- _Aim_: Give back exactly the lines from the start of the listing to the line containing "return slots", inclusive, and nothing beyond them.

===== Supplied material

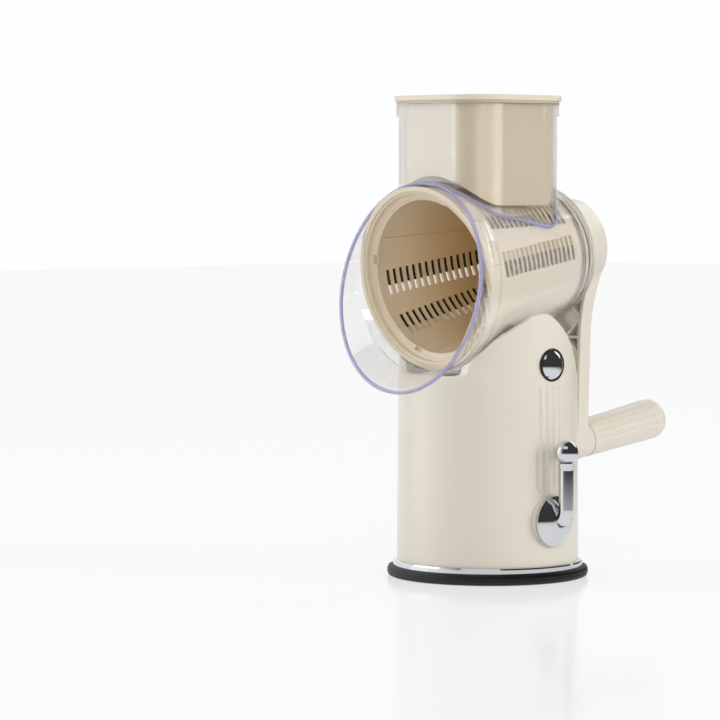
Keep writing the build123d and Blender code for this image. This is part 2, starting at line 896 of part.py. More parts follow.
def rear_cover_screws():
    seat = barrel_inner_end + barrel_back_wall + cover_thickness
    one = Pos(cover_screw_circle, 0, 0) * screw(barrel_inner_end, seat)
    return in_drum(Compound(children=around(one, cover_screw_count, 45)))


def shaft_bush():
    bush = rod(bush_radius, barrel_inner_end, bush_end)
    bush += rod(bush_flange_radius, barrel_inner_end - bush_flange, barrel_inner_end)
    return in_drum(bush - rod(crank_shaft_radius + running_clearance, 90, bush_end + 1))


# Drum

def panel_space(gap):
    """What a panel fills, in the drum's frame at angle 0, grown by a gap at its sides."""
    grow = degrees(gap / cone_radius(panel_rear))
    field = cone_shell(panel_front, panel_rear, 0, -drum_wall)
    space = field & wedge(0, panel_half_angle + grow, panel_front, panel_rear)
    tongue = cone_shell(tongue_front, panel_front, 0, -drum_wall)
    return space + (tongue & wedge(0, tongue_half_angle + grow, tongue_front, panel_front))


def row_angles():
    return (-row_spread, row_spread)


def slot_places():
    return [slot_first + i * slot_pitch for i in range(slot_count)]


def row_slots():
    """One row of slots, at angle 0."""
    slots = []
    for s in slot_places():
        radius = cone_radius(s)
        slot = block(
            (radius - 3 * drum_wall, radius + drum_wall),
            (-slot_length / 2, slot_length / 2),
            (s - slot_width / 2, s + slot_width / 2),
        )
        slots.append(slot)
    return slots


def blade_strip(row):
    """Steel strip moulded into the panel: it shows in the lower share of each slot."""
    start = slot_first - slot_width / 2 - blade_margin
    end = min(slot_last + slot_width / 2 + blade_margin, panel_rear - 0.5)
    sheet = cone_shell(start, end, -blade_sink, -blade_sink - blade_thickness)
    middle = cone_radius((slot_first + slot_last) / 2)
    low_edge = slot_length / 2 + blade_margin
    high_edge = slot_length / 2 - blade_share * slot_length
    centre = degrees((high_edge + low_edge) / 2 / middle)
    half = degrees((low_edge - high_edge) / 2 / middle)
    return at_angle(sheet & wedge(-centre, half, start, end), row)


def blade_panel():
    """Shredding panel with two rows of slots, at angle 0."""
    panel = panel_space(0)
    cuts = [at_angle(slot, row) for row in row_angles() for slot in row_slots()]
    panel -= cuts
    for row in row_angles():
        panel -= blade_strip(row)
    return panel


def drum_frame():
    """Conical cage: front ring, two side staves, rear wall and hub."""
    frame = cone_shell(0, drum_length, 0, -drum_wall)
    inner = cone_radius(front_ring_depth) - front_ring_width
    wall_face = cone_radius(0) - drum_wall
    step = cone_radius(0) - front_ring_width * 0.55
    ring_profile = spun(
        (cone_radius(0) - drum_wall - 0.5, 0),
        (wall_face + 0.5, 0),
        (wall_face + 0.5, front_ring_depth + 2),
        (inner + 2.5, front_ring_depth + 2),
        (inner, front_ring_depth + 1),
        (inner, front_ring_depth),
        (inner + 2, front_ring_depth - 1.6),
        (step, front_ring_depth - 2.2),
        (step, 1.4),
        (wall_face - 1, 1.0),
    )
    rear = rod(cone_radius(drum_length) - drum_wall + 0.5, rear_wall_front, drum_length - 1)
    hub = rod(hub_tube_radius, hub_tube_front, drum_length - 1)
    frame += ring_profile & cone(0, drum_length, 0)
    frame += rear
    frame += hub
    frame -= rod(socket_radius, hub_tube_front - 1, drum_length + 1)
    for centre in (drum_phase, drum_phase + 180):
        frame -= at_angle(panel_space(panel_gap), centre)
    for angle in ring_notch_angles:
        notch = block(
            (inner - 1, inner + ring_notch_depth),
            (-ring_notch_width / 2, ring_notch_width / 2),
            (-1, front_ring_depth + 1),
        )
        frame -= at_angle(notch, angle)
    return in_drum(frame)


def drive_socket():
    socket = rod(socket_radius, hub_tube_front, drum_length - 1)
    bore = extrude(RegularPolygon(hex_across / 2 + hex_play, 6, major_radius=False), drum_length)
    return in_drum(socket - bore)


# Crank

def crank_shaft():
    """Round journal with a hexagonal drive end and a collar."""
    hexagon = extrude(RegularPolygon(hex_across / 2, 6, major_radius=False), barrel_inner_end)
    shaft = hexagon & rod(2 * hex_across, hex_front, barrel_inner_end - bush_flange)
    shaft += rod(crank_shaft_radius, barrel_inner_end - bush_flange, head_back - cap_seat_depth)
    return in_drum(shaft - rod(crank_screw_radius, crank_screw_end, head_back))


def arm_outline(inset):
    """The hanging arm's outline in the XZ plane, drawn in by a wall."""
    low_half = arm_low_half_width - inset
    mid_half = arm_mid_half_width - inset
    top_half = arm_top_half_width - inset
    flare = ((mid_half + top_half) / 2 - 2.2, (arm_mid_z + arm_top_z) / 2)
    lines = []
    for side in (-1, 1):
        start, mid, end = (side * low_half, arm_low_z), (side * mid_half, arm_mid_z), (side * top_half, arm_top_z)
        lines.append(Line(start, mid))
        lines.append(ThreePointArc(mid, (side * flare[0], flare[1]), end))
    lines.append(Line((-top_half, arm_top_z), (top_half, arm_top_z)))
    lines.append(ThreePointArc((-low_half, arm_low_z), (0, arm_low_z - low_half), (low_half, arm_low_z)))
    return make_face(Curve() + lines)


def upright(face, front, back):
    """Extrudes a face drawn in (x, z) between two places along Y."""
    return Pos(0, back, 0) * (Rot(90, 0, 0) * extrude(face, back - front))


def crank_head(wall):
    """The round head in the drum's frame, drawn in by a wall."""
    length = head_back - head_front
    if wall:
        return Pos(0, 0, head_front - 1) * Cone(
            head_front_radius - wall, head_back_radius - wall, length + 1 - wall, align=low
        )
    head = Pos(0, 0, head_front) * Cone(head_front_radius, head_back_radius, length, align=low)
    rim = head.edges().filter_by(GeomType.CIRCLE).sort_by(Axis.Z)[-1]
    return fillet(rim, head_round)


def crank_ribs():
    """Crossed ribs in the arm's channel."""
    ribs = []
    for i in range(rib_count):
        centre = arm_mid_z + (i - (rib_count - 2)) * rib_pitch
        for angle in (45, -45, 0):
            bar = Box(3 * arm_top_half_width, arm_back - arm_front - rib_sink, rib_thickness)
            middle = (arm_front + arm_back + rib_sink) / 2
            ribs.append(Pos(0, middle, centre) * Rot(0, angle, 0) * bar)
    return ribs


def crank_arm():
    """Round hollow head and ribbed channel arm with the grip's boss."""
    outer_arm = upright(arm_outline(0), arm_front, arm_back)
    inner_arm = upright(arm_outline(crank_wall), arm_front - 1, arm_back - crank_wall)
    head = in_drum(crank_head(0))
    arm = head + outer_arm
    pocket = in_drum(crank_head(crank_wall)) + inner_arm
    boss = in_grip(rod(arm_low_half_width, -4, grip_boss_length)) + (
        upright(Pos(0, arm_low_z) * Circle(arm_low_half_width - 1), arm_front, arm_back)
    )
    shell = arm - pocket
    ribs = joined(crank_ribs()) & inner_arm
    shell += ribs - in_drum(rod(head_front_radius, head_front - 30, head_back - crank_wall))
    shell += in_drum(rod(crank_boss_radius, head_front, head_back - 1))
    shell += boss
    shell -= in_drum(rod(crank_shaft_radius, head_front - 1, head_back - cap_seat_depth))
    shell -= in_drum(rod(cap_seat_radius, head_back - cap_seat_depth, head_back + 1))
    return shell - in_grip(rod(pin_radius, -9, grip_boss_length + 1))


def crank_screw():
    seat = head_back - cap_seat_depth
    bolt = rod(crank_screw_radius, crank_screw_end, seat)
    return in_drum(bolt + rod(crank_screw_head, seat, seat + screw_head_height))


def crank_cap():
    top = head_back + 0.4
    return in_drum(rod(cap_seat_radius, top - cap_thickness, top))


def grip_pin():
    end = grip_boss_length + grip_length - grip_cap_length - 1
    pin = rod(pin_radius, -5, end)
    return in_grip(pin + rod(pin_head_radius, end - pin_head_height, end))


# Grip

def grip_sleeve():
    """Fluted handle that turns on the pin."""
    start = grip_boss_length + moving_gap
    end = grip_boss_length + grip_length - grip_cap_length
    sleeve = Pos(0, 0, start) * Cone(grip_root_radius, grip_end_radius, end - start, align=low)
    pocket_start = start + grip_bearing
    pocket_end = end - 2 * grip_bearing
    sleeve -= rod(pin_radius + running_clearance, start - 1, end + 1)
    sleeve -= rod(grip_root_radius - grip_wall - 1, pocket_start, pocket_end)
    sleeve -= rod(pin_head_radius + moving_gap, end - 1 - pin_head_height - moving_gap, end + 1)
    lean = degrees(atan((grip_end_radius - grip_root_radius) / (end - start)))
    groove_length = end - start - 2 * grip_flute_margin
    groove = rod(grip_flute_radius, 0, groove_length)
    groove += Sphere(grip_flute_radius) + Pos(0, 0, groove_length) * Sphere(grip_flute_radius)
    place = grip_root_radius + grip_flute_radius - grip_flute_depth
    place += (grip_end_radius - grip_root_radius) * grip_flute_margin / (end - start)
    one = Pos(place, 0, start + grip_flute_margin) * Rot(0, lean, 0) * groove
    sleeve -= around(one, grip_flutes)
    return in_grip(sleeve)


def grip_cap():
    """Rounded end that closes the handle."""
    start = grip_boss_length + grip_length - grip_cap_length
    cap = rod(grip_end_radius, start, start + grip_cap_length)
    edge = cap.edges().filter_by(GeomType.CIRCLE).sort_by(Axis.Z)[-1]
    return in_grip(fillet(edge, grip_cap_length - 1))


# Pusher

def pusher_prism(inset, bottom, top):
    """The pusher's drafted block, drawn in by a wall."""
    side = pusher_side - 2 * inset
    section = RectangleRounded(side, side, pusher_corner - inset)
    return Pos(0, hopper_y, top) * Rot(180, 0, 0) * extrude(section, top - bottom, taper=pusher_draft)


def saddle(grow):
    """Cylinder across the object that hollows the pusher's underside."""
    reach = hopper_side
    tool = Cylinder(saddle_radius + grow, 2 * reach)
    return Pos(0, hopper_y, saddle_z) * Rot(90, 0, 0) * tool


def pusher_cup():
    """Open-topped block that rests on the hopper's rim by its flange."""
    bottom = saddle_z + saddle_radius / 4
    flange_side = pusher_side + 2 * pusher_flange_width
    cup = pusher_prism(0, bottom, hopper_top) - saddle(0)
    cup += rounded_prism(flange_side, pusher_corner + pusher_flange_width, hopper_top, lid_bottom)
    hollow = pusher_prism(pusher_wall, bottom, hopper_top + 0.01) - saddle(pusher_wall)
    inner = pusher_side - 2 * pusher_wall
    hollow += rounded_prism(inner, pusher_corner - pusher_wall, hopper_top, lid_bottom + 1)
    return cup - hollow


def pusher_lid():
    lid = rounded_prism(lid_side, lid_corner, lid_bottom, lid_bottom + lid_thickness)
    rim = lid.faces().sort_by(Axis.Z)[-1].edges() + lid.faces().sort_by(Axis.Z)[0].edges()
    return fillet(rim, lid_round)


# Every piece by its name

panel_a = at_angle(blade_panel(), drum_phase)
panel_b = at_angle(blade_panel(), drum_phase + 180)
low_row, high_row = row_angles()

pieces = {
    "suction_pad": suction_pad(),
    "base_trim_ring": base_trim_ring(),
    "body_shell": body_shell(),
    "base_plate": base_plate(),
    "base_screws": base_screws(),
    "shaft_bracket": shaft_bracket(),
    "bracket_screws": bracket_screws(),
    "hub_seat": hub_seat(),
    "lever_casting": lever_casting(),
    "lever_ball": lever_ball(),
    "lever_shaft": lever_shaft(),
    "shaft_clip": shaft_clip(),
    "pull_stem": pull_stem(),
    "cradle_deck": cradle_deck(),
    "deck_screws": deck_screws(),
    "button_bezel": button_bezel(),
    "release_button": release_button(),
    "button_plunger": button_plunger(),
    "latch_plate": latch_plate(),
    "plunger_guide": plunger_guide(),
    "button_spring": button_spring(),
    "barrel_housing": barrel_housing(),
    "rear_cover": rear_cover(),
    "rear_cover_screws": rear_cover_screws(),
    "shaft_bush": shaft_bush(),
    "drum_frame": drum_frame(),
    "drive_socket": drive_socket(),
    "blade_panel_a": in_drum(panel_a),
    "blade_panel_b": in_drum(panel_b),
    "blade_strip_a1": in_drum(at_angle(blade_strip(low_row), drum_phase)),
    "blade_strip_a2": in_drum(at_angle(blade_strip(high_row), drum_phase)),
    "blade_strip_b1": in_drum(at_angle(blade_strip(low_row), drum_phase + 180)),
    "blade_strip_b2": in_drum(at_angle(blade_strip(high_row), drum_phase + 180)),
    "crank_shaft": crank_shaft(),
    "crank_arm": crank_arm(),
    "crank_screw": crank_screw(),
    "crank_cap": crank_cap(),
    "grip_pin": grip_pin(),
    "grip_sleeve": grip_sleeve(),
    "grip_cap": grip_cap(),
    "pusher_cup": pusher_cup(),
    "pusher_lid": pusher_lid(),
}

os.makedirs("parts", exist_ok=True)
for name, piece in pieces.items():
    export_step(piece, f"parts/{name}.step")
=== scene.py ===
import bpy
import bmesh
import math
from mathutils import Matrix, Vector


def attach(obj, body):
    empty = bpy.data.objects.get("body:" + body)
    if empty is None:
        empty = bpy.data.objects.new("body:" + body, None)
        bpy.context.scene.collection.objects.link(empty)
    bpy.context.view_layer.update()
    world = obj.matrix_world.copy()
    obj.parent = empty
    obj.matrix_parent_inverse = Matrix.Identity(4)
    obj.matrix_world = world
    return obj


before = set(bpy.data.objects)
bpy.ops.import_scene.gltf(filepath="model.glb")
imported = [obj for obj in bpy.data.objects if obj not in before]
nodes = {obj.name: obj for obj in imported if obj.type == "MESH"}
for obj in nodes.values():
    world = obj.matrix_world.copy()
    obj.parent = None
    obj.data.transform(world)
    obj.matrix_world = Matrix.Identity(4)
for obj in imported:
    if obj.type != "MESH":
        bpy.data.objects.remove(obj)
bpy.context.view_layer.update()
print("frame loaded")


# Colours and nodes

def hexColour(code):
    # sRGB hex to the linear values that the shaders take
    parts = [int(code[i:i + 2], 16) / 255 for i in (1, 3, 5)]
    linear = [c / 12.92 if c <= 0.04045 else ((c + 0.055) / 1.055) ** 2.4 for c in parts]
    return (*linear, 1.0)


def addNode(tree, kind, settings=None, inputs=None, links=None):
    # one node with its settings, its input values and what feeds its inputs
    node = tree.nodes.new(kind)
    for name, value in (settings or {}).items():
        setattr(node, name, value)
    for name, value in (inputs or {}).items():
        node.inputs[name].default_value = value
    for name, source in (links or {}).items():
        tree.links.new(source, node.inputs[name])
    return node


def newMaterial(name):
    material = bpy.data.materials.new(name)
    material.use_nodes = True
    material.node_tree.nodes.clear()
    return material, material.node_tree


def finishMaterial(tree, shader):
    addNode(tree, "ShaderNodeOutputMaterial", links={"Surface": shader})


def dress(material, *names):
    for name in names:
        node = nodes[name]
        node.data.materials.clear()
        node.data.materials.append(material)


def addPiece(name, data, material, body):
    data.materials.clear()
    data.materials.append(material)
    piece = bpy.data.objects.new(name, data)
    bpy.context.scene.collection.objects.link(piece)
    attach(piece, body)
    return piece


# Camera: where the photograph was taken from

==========

- _Solution_:
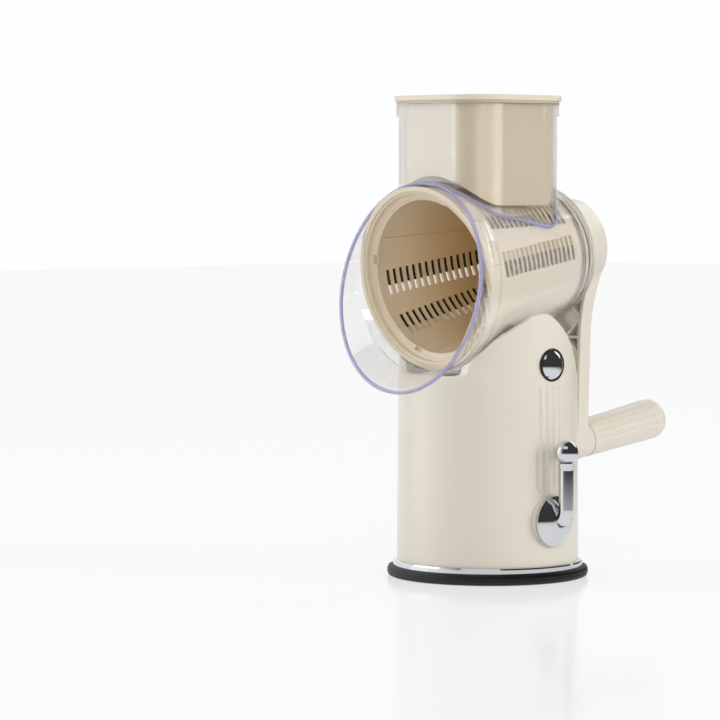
Keep writing the build123d and Blender code for this image. This is part 2, starting at line 896 of part.py. More parts follow.
def rear_cover_screws():
    seat = barrel_inner_end + barrel_back_wall + cover_thickness
    one = Pos(cover_screw_circle, 0, 0) * screw(barrel_inner_end, seat)
    return in_drum(Compound(children=around(one, cover_screw_count, 45)))


def shaft_bush():
    bush = rod(bush_radius, barrel_inner_end, bush_end)
    bush += rod(bush_flange_radius, barrel_inner_end - bush_flange, barrel_inner_end)
    return in_drum(bush - rod(crank_shaft_radius + running_clearance, 90, bush_end + 1))


# Drum

def panel_space(gap):
    """What a panel fills, in the drum's frame at angle 0, grown by a gap at its sides."""
    grow = degrees(gap / cone_radius(panel_rear))
    field = cone_shell(panel_front, panel_rear, 0, -drum_wall)
    space = field & wedge(0, panel_half_angle + grow, panel_front, panel_rear)
    tongue = cone_shell(tongue_front, panel_front, 0, -drum_wall)
    return space + (tongue & wedge(0, tongue_half_angle + grow, tongue_front, panel_front))


def row_angles():
    return (-row_spread, row_spread)


def slot_places():
    return [slot_first + i * slot_pitch for i in range(slot_count)]


def row_slots():
    """One row of slots, at angle 0."""
    slots = []
    for s in slot_places():
        radius = cone_radius(s)
        slot = block(
            (radius - 3 * drum_wall, radius + drum_wall),
            (-slot_length / 2, slot_length / 2),
            (s - slot_width / 2, s + slot_width / 2),
        )
        slots.append(slot)
    return slots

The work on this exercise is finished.